## STATED GOAL
Restate the complete material exactly.
# # #
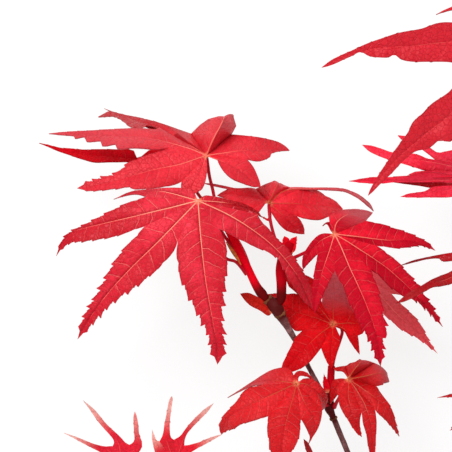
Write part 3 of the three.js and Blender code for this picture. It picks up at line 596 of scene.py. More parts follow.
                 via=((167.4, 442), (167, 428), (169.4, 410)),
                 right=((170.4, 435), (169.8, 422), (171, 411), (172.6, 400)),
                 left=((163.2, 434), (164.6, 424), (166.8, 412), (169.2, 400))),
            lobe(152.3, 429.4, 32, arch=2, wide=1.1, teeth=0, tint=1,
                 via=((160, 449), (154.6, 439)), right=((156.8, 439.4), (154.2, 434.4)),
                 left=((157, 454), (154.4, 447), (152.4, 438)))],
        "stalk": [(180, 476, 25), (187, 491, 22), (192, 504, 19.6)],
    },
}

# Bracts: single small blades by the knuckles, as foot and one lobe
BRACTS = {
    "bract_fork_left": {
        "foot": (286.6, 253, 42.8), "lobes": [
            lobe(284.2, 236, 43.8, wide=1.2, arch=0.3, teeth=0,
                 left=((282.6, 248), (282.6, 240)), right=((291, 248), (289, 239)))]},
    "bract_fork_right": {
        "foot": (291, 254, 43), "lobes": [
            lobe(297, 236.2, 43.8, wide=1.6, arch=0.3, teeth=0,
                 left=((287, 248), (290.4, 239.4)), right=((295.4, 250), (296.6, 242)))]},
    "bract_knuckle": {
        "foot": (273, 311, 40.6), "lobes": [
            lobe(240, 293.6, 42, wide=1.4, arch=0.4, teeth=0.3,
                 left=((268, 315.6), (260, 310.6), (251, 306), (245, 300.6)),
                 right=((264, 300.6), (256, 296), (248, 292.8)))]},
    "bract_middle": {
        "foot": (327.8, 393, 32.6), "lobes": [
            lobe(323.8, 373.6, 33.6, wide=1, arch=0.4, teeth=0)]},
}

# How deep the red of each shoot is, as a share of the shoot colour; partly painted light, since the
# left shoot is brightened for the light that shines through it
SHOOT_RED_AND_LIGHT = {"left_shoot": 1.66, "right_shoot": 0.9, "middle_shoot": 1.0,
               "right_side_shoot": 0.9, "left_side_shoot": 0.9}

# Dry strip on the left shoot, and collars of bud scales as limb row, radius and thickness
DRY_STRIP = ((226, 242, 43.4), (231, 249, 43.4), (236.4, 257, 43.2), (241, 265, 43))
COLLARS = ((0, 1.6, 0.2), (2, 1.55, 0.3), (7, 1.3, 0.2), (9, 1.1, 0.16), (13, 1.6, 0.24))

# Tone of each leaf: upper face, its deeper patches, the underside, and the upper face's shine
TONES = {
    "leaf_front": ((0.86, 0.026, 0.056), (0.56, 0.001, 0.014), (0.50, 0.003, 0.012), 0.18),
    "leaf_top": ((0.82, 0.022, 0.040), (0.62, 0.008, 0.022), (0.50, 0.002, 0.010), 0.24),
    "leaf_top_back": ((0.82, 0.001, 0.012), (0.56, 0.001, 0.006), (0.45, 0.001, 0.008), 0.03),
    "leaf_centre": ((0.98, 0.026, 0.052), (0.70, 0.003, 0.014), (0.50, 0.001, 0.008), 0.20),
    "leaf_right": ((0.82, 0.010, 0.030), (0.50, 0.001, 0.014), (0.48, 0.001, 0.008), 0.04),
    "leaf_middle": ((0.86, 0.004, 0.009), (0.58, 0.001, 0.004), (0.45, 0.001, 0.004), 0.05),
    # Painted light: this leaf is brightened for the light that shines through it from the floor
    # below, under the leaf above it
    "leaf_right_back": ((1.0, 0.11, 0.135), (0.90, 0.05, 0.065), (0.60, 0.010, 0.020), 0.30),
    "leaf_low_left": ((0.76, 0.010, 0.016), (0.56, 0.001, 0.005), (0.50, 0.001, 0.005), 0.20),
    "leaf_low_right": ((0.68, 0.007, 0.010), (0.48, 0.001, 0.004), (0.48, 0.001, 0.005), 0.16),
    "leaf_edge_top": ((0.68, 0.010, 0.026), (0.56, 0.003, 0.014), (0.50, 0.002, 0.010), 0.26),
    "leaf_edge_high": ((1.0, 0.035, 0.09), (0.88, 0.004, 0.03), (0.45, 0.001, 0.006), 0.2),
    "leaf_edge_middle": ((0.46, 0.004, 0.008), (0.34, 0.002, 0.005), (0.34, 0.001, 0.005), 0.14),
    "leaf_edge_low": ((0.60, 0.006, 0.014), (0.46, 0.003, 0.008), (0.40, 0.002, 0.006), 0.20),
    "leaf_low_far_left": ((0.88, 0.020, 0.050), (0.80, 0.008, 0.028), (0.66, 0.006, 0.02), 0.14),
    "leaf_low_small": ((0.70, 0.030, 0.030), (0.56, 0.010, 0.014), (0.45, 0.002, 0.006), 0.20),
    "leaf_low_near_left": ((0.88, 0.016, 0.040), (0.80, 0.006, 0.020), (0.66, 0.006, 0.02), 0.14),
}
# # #
## ANSWER TO THE TASK
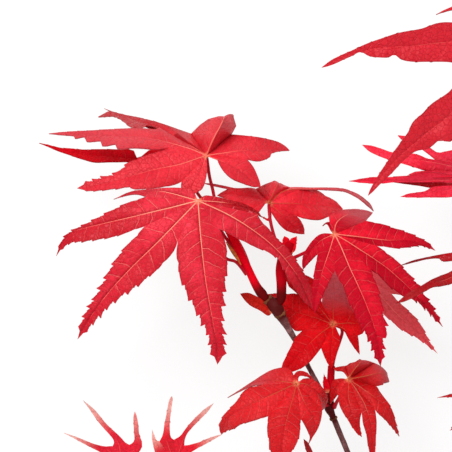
Write part 3 of the three.js and Blender code for this picture. It picks up at line 596 of scene.py. More parts follow.
                 via=((167.4, 442), (167, 428), (169.4, 410)),
                 right=((170.4, 435), (169.8, 422), (171, 411), (172.6, 400)),
                 left=((163.2, 434), (164.6, 424), (166.8, 412), (169.2, 400))),
            lobe(152.3, 429.4, 32, arch=2, wide=1.1, teeth=0, tint=1,
                 via=((160, 449), (154.6, 439)), right=((156.8, 439.4), (154.2, 434.4)),
                 left=((157, 454), (154.4, 447), (152.4, 438)))],
        "stalk": [(180, 476, 25), (187, 491, 22), (192, 504, 19.6)],
    },
}

# Bracts: single small blades by the knuckles, as foot and one lobe
BRACTS = {
    "bract_fork_left": {
        "foot": (286.6, 253, 42.8), "lobes": [
            lobe(284.2, 236, 43.8, wide=1.2, arch=0.3, teeth=0,
                 left=((282.6, 248), (282.6, 240)), right=((291, 248), (289, 239)))]},
    "bract_fork_right": {
        "foot": (291, 254, 43), "lobes": [
            lobe(297, 236.2, 43.8, wide=1.6, arch=0.3, teeth=0,
                 left=((287, 248), (290.4, 239.4)), right=((295.4, 250), (296.6, 242)))]},
    "bract_knuckle": {
        "foot": (273, 311, 40.6), "lobes": [
            lobe(240, 293.6, 42, wide=1.4, arch=0.4, teeth=0.3,
                 left=((268, 315.6), (260, 310.6), (251, 306), (245, 300.6)),
                 right=((264, 300.6), (256, 296), (248, 292.8)))]},
    "bract_middle": {
        "foot": (327.8, 393, 32.6), "lobes": [
            lobe(323.8, 373.6, 33.6, wide=1, arch=0.4, teeth=0)]},
}

# How deep the red of each shoot is, as a share of the shoot colour; partly painted light, since the
# left shoot is brightened for the light that shines through it
SHOOT_RED_AND_LIGHT = {"left_shoot": 1.66, "right_shoot": 0.9, "middle_shoot": 1.0,
               "right_side_shoot": 0.9, "left_side_shoot": 0.9}

# Dry strip on the left shoot, and collars of bud scales as limb row, radius and thickness
DRY_STRIP = ((226, 242, 43.4), (231, 249, 43.4), (236.4, 257, 43.2), (241, 265, 43))
COLLARS = ((0, 1.6, 0.2), (2, 1.55, 0.3), (7, 1.3, 0.2), (9, 1.1, 0.16), (13, 1.6, 0.24))

# Tone of each leaf: upper face, its deeper patches, the underside, and the upper face's shine
TONES = {
    "leaf_front": ((0.86, 0.026, 0.056), (0.56, 0.001, 0.014), (0.50, 0.003, 0.012), 0.18),
    "leaf_top": ((0.82, 0.022, 0.040), (0.62, 0.008, 0.022), (0.50, 0.002, 0.010), 0.24),
    "leaf_top_back": ((0.82, 0.001, 0.012), (0.56, 0.001, 0.006), (0.45, 0.001, 0.008), 0.03),
    "leaf_centre": ((0.98, 0.026, 0.052), (0.70, 0.003, 0.014), (0.50, 0.001, 0.008), 0.20),
    "leaf_right": ((0.82, 0.010, 0.030), (0.50, 0.001, 0.014), (0.48, 0.001, 0.008), 0.04),
    "leaf_middle": ((0.86, 0.004, 0.009), (0.58, 0.001, 0.004), (0.45, 0.001, 0.004), 0.05),
    # Painted light: this leaf is brightened for the light that shines through it from the floor
    # below, under the leaf above it
    "leaf_right_back": ((1.0, 0.11, 0.135), (0.90, 0.05, 0.065), (0.60, 0.010, 0.020), 0.30),
    "leaf_low_left": ((0.76, 0.010, 0.016), (0.56, 0.001, 0.005), (0.50, 0.001, 0.005), 0.20),
    "leaf_low_right": ((0.68, 0.007, 0.010), (0.48, 0.001, 0.004), (0.48, 0.001, 0.005), 0.16),
    "leaf_edge_top": ((0.68, 0.010, 0.026), (0.56, 0.003, 0.014), (0.50, 0.002, 0.010), 0.26),
    "leaf_edge_high": ((1.0, 0.035, 0.09), (0.88, 0.004, 0.03), (0.45, 0.001, 0.006), 0.2),
    "leaf_edge_middle": ((0.46, 0.004, 0.008), (0.34, 0.002, 0.005), (0.34, 0.001, 0.005), 0.14),
    "leaf_edge_low": ((0.60, 0.006, 0.014), (0.46, 0.003, 0.008), (0.40, 0.002, 0.006), 0.20),
    "leaf_low_far_left": ((0.88, 0.020, 0.050), (0.80, 0.008, 0.028), (0.66, 0.006, 0.02), 0.14),
    "leaf_low_small": ((0.70, 0.030, 0.030), (0.56, 0.010, 0.014), (0.45, 0.002, 0.006), 0.20),
    "leaf_low_near_left": ((0.88, 0.016, 0.040), (0.80, 0.006, 0.020), (0.66, 0.006, 0.02), 0.14),
}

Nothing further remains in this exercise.